No. (It depends how complex the A/B/C expressions are, though.)

Which leads to another guideline; if the expression is complex enough to
require parentheses, it is too complex. Break it down into parts that
don't.

 

[Bill Pursell]

1. in the case of (A && B) || C: if A=0 then the result is C.

Just to make explicit what others have said, in this case, B
is not evaluated. eg:

void
eval(int A)
{
int B, C;
int val;

B = 0;
C = 2;

val = A && (B=1) || C;
printf(" A = %d\n", A);
printf(" A && (B=1) || C evaluates to: %d\n", val);
printf(" B = %d\n", B);
}


When A is non-zero, the expression B=1 is evaluated
and the side effect (assignment to B) takes place.

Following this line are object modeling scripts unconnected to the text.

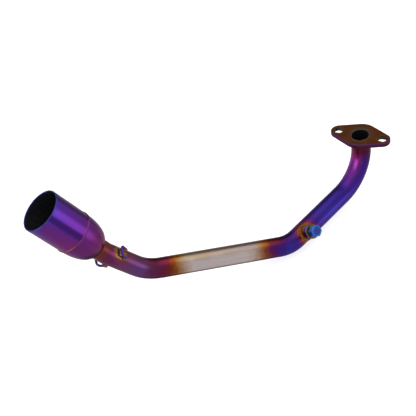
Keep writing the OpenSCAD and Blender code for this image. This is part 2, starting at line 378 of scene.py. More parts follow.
def tube_finish():
    """Tube skin: tints by run, unlike on the inside and outside of the bends, with rings of heat
    round the bung and the hooks' feet. The inside's bright magenta in the first bend is partly
    a painted highlight over its heat tint."""
    f = Finish("tint_tube", 0.24)
    u, v = f.uv()
    wobble = f.noise(f.coords.outputs["Object"], 45.0, 3.0)
    fine = f.noise(f.coords.outputs["Object"], 260.0, 2.0)
    shift = f.math("ADD", f.math("MULTIPLY_ADD", wobble, 0.016, -0.008),
                   f.math("MULTIPLY_ADD", fine, 0.004, -0.002))
    place = f.math("DIVIDE", f.math("ADD", v, shift), END / 1000)
    outer = f.ramp(place, tint_stops([
        (0, (0.13, 0.038, 0.028)), (14, (0.15, 0.025, 0.035)), (20, (0.14, 0.015, 0.064)),
        (30, (0.11, 0.022, 0.23)), (45, (0.10, 0.031, 0.39)), (75, (0.10, 0.038, 0.45)),
        (95, (0.080, 0.038, 0.44)), (130, (0.080, 0.053, 0.55)), (152, (0.10, 0.042, 0.44)),
        (158, (0.11, 0.022, 0.29)), (190, (0.075, 0.028, 0.35)), (205, (0.075, 0.048, 0.49)),
        (214, (0.075, 0.031, 0.39)), (221, (0.12, 0.025, 0.28)), (228, (0.19, 0.025, 0.15)),
        (235, (0.35, 0.069, 0.059)), (242, (0.54, 0.25, 0.11)), (249, (0.76, 0.51, 0.39)),
        (256, (0.92, 0.74, 0.64)), (264, (0.97, 0.85, 0.81)), (330, (0.97, 0.85, 0.83)),
        (336, (0.87, 0.66, 0.59)), (341, (0.72, 0.52, 0.38)), (347, (0.62, 0.31, 0.14)),
        (354, (0.41, 0.12, 0.017)), (361, (0.27, 0.037, 0.033)), (368, (0.23, 0.027, 0.083)),
        (382, (0.20, 0.038, 0.13)), (403, (0.22, 0.086, 0.31)), (431, (0.28, 0.075, 0.21)),
        (446, (0.23, 0.038, 0.16)), (461, (0.28, 0.055, 0.055))]))
    # inside of the bends: heat tint; its bright magenta from 30 to 58 mm of run is partly a painted highlight
    inner = f.ramp(place, tint_stops([
        (0, (0.13, 0.038, 0.028)), (14, (0.17, 0.025, 0.038)), (22, (0.22, 0.023, 0.065)),
        (30, (0.42, 0.032, 0.22)), (41, (0.56, 0.072, 0.54)), (48, (0.50, 0.085, 0.66)),
        (58, (0.36, 0.060, 0.52)), (75, (0.18, 0.040, 0.42)), (95, (0.075, 0.035, 0.38)),
        (152, (0.080, 0.042, 0.42)), (158, (0.13, 0.022, 0.18)), (190, (0.13, 0.029, 0.20)),
        (207, (0.11, 0.026, 0.25)), (214, (0.20, 0.021, 0.13)), (221, (0.30, 0.039, 0.071)),
        (228, (0.43, 0.058, 0.032)), (235, (0.72, 0.21, 0.027)), (242, (0.74, 0.38, 0.16)),
        (249, (0.73, 0.52, 0.40)), (256, (0.74, 0.59, 0.53)), (336, (0.77, 0.57, 0.37)),
        (341, (0.78, 0.48, 0.23)),
        (347, (0.75, 0.30, 0.059)), (354, (0.62, 0.12, 0.021)), (361, (0.43, 0.046, 0.090)),
        (368, (0.34, 0.038, 0.10)), (382, (0.25, 0.046, 0.10)), (403, (0.25, 0.075, 0.18)),
        (424, (0.31, 0.10, 0.19)), (446, (0.28, 0.075, 0.069)), (461, (0.38, 0.080, 0.062))]))
    bent_side = f.math("ADD", u, f.math("MULTIPLY_ADD", wobble, 0.12, -0.115))
    side = f.math("COSINE", f.math("MULTIPLY", bent_side, 2 * math.pi))
    colour = f.mix(f.spread(side, 0.25, 0.85, smooth=True), outer, inner)
    rough_foot = f.math("MULTIPLY_ADD", fine, 0.006, -0.003)
    for foot, rings in ((BUNG_FOOT, BUNG_RINGS), (HOOK_FOOT["upper"], HOOK_RINGS), (HOOK_FOOT["lower"], HOOK_RINGS)):
        reach = f.math("ADD", f.distance(foot), rough_foot)
        top = rings[-1][0] * 1.5
        ring = f.ramp(f.math("DIVIDE", reach, top), [(r / top, c) for r, c in rings])
        colour = f.mix(f.spread(reach, rings[-1][0] * 0.86, top * 0.92, 1.0, 0.0, smooth=True), colour, ring)
    streaks = f.noise(f.round_vector(1.0, 0.45), 45.0, 3.0, 0.55)
    colour = f.mix(1.0, colour, f.ramp(streaks, [(0.3, (0.80, 0.80, 0.82)), (0.7, (1.0, 1.0, 1.0))]), "MULTIPLY")
    rough = f.spread(streaks, 0.25, 0.75, 0.20, 0.32)
    return f.finish(colour, rough, brushed_heights(f), 0.00004)


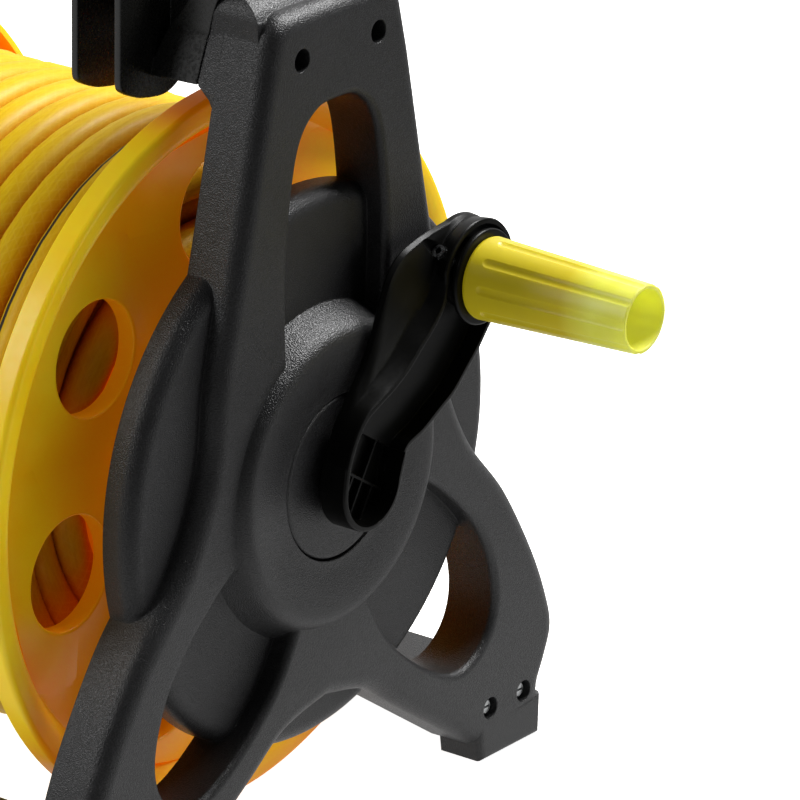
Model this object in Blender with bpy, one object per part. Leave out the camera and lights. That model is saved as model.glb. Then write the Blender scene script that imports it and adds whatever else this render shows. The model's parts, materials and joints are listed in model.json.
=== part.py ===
"""Freestanding hose reel: two A-shaped side frames, a drum wound with hose, a crank and a carry handle.

Frame: metres, +Z up, origin on the floor under the middle of the whole reel. The drum turns about an
axis along X, with the crank at +X and the water inlet at -X. The parts are placed from the middle of
the drum, and an empty there moves them all to the origin. Sizes across the drum are given in Y and Z
from its axis, and sizes of a side frame in X from the outer face of its limbs.
"""
from math import atan2, cos, hypot, pi, radians, sin

import bmesh
import bpy
from mathutils import Matrix, Vector

MM = 0.001

# Stance and side frames
HUB_HEIGHT = 165 * MM
FACE_X = 166 * MM
FRAME_DEPTH = 25 * MM
FRAME_WALL = 3.2 * MM
FRAME_ROUND = 8 * MM
FRAME_TOP = 204 * MM
HEAD_HALF = 50 * MM
FOOT_INNER = 107 * MM
FOOT_OUTER = 149.5 * MM
FOOT_HEIGHT = 19 * MM
FOOT_DEPTH = 22 * MM
FOOT_ROUND = 3 * MM
OPENING_ROUND = 3.5 * MM
SHIELD_RADIUS = 125.5 * MM
SHIELD_FACE = 10 * MM
SHIELD_ROUND = 10 * MM
SHIELD_BACK = 21.5 * MM
BOSS_CREST_RADIUS = 56 * MM
BOSS_FOOT_RADIUS = 67 * MM
BOSS_PROUD = 4.8 * MM
RIB = 2 * MM
RIB_DEPTH = 24 * MM
FRAME_RIBS = 6

# Running fits and clearances
RUN_GAP = 0.4 * MM
FIT_GAP = 0.3 * MM

# Bearings and drive line
JOURNAL_RADIUS = 16 * MM
SLEEVE_WALL = 4 * MM
SLEEVE_END = 34 * MM
HUB_DISC_RADIUS = 35.5 * MM
HUB_DISC_PROUD = 2.8 * MM
HUB_DISC_THICK = 6 * MM
HUB_DISC_BEVEL = 2.2 * MM
DRIVE_SIDE = 20 * MM
TANG_SIDE = 13 * MM
TANG_LENGTH = 22 * MM
DRIVE_SCREW_RADIUS = 2.5 * MM

# Drum
WINDING_WIDTH = 200 * MM
FLANGE_RADIUS = 156.5 * MM
FLANGE_WALL = 2.6 * MM
RIM_RISE = 16 * MM
RIM_WIDTH = 19 * MM
FLANGE_HUB_RADIUS = 24 * MM
FLANGE_HOLES = 7
HOLE_RADIUS = 24.5 * MM
HOLE_PITCH = 103 * MM
HOLE_PHASE = radians(144)
COLLAR_RISE = 5.5 * MM
COLLAR_FLARE = 6.5 * MM
BARREL_RADIUS = 71.5 * MM
BARREL_WALL = 2.8 * MM
SPIGOT_DEPTH = 5 * MM
FLANGE_RIBS = 6

# Hose
HOSE_DIAMETER = 17 * MM
COIL_RADIUS = 134.2 * MM
FIRST_TURN_X = WINDING_WIDTH / 2 - 14 * MM
TAIL_GAP = 0.6 * MM
TAIL_START = radians(-25)
TAIL_END = radians(-84)
TAIL_X = 32 * MM - WINDING_WIDTH / 2
CONNECTOR_RADIUS = 12 * MM
CONNECTOR_LENGTH = 42 * MM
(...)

When A is 0, the overall expression is evaluated
and has the value 1 (not C), but B remains 0.

 

[Clark S. Cox III]

(e-mail address removed) wrote:

(WRT "A && B || C"):


Am I the only poster who abhors explicit parentheses in such simple
cases?

No, and I'd take it a step further. In most cases, if the expression is
complex enough to require explicit parentheses, then the expression is
too complex and should be broken down into it's constituent parts.

Every time I see parentheses in such a simple expression, my first
thought is: "They must be forcing some non-default grouping", when this
isn't the case then the original programmer just wasted some of my time
and energy.

If we are to assume that the code maintainer cannot be trusted
to know or figure out the correct order of evaluation, what argues
against such abominations as

int foo = bar + (baz*quux);

? Or, horrors,

void strcpy( char *dst, char *src ) {
while ( *(dst++) = *(src++) );
}

At some point the maintainer has to be expected to have a reasonable
knowledge of operator precedence so such ugliness can be avoided.

100% agreed.

 

[christian.bau]

hi all,

if I have:

if(A && B || C)

which operation gets executed first?
If I remeber well should be &&, am I correct?

I have two doubts myself: Why do you post under the russian looking
name "ivan", when it is clear to everybody that you are from india, and
could you please please please tell us why people from India write "I
have a doubt" instead of "I have a question"?